Mauritanie, l’année des deux dames- Entre les lignes


L’AS-TU LU,LULU? par Nous on l’a lu, le 12 février 2021

Un passionnant voyage dans le temps et dans le désert mauritanien.

Jeudi 11 février 2021, Le Monde publiait un article sur une nouvelle ruée vers l’or à Chami en Mauritanie. Trois mille orpailleurs tentent leur chance pour gagner un maximum d’argent en un minimum de temps, au prix e leur santé et d’un désastre environnemental en plein désert.

On parle peu de la Mauritanie, pays fort discret connu pour ses mines de phosphate et pour son implication dans le problème géopolitique du Sahara Occidental occupé par le Maroc, un voisin belliqueux dont on se méfie. Le regain de tension entre les Sahraouis et l’armée marocaine a eu lieu récemment à la frontière avec la Mauritanie qui observe discrètement l’évolution de la situation.

Il est cependant possible de découvrir ce pays méconnu en lisant « L’année des deux dame », journal de bord de deux amies, deux journalistes qui ont eu la curiosité de revivre l’étonnant périple de deux dames des années trente, fuyant le conformisme patriarcal de la société française : Odette de Puigaudeau et Marion Sénones.

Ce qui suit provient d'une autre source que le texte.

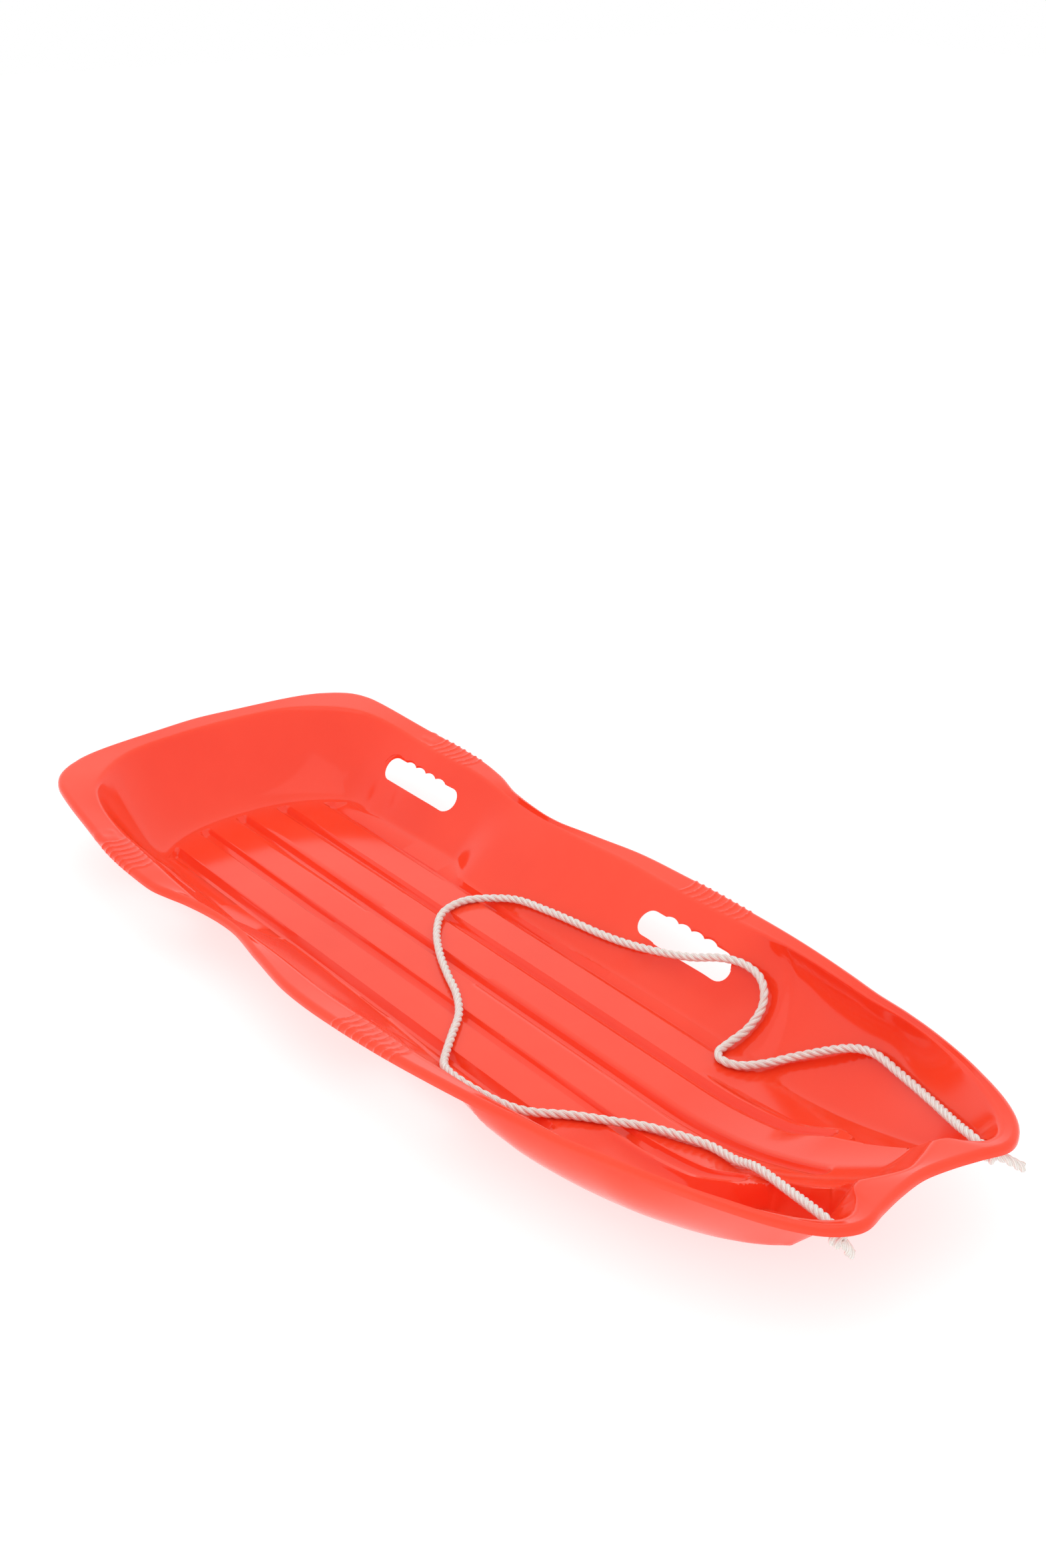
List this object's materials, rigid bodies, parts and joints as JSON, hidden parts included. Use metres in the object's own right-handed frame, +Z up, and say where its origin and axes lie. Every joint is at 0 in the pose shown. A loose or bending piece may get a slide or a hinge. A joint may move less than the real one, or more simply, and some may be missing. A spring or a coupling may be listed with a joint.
{
  "type": "snow toboggan",
  "caption": "Two-rider moulded snow sled with keels, hand slots and grip rims, and a twisted tow rope lying in its hull.",
  "frame": {"origin": "on the ground under the middle of the hull", "axes": "+X forward, towards the notched nose with the rope; +Y to the sled's left; +Z up"},
  "size_m": [1.2197, 0.4786, 0.1163],
  "materials": {
    "hull": "gloss",
    "rope": "twisted cord"
  },
  "bodies": {
    "root": {"hull_shell": "hull", "tow_rope": "rope", "left_stop_knot": "rope", "right_stop_knot": "rope", "left_rope_end": "rope", "right_rope_end": "rope"}
  },
  "joints": []
}
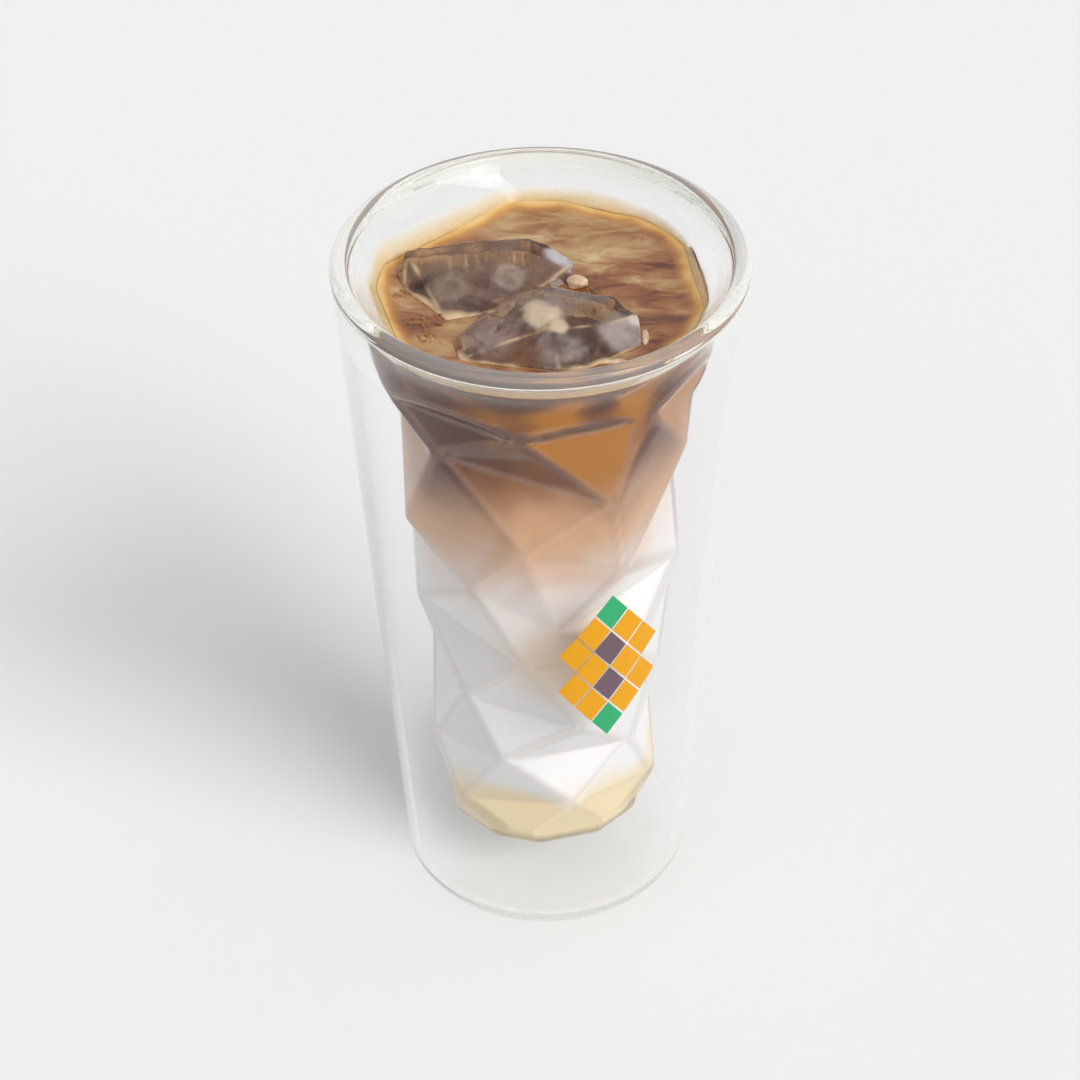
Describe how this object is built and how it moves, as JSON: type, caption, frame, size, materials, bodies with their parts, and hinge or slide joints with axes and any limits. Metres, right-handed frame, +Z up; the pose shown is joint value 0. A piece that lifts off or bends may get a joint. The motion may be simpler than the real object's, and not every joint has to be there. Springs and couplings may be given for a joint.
{
  "type": "iced coffee in a double-walled glass",
  "caption": "Iced milk coffee in a tall double-walled tumbler: conical outer skin, faceted inner vessel, layered drink and ice blocks standing out of the surface.",
  "frame": {"origin": "middle of the glass's base, on the surface it stands on", "axes": "+Z up the axis of the glass; the printed side faces -Y, a little towards +X"},
  "size_m": [0.0798, 0.0798, 0.1493],
  "materials": {
    "glass": "clear polished borosilicate",
    "coffee": "milky coffee, wet",
    "blend": "coffee running into milk, wet",
    "milk": "white milk, wet",
    "syrup": "pale yellow syrup, wet",
    "ice": "wet ice, partly cloudy",
    "enamel": "fired enamel print"
  },
  "bodies": {
    "root": {"glass": "glass", "coffee": "coffee", "blend": "blend", "milk": "milk", "syrup": "syrup", "ice_back": "ice", "ice_front": "ice"}
  },
  "joints": []
}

En textes et dessins, ces aventurières ont décrit leur traversée du désert à dos de chameaux, dans des conditions évidemment pénibles vu les conditions de vie très dures. Surpris, les Maures ont gardé le souvenir de cette traversée et l’ont appelée « l’année des deux dames.

Presqu’un siècle après, nos deux journalistes dialoguent avec les écrits des deux dames et entre elles. Quatre voix s’entremêlent et nous racontent la vie des populations rencontrées, l’évolution des modes de transport et de communication: du chameau à la jeep, du courrier postal à Facebook… Et les attentes des jeunes qui aspirent à la modernité prônée par les publicités et les réseaux sociaux dans un pays qui a du mal à leur offrir un avenir prospère.

Nous voyageons avec elles, nous avons chaud pendant la journée dans le désert et froid la nuit sous la tente. Nous savourons les plats locaux et le thé très fort. La beauté des étoiles, la violence de l’orage, le plaisir des conversations calmes dans le désert, le choc culturel en séjournant dans les villes.

Et puis, l’on découvre qu’Odette n’était pas qu’une exploratrice farfelue : elle a joué un rôle d’agent de renseignement pour l’Etat français, s’est disputée avec les autorités mauritaniennes dont elle n’appréciait pas la politique et s’est repliée au Maroc avec son amour, Marion. Elles y sont mortes toute les deux, oubliées de tous. Leur héritage : des livres, des lettres, des dessins, des photographies, des kilos d’échantillons de pierres, des objets en tous genre, et un mystère sur leur objectif exact.

Les autrices n’ont pas poursuivi cette enquête, ce n’était pas l’objet du livre qui vise à redécouvrir la Mauritanie et sa population Maure. Il nous manque donc la description des autres peuples mauritaniens, et certains aspects de la vie sociale comme la persistance de l’esclavage dénoncée pourtant par de courageux démocrates de ce pays. Il ne s’agissait pas d’un reportage mais d’un récit de voyage. Deux dames sur les traces de deux dames et c’est très agréable à lire. (G.L.)

Catherine Faye et Marine Sanclemente. L’Année des deux dames. Ed. Paulsen. Paris 2020.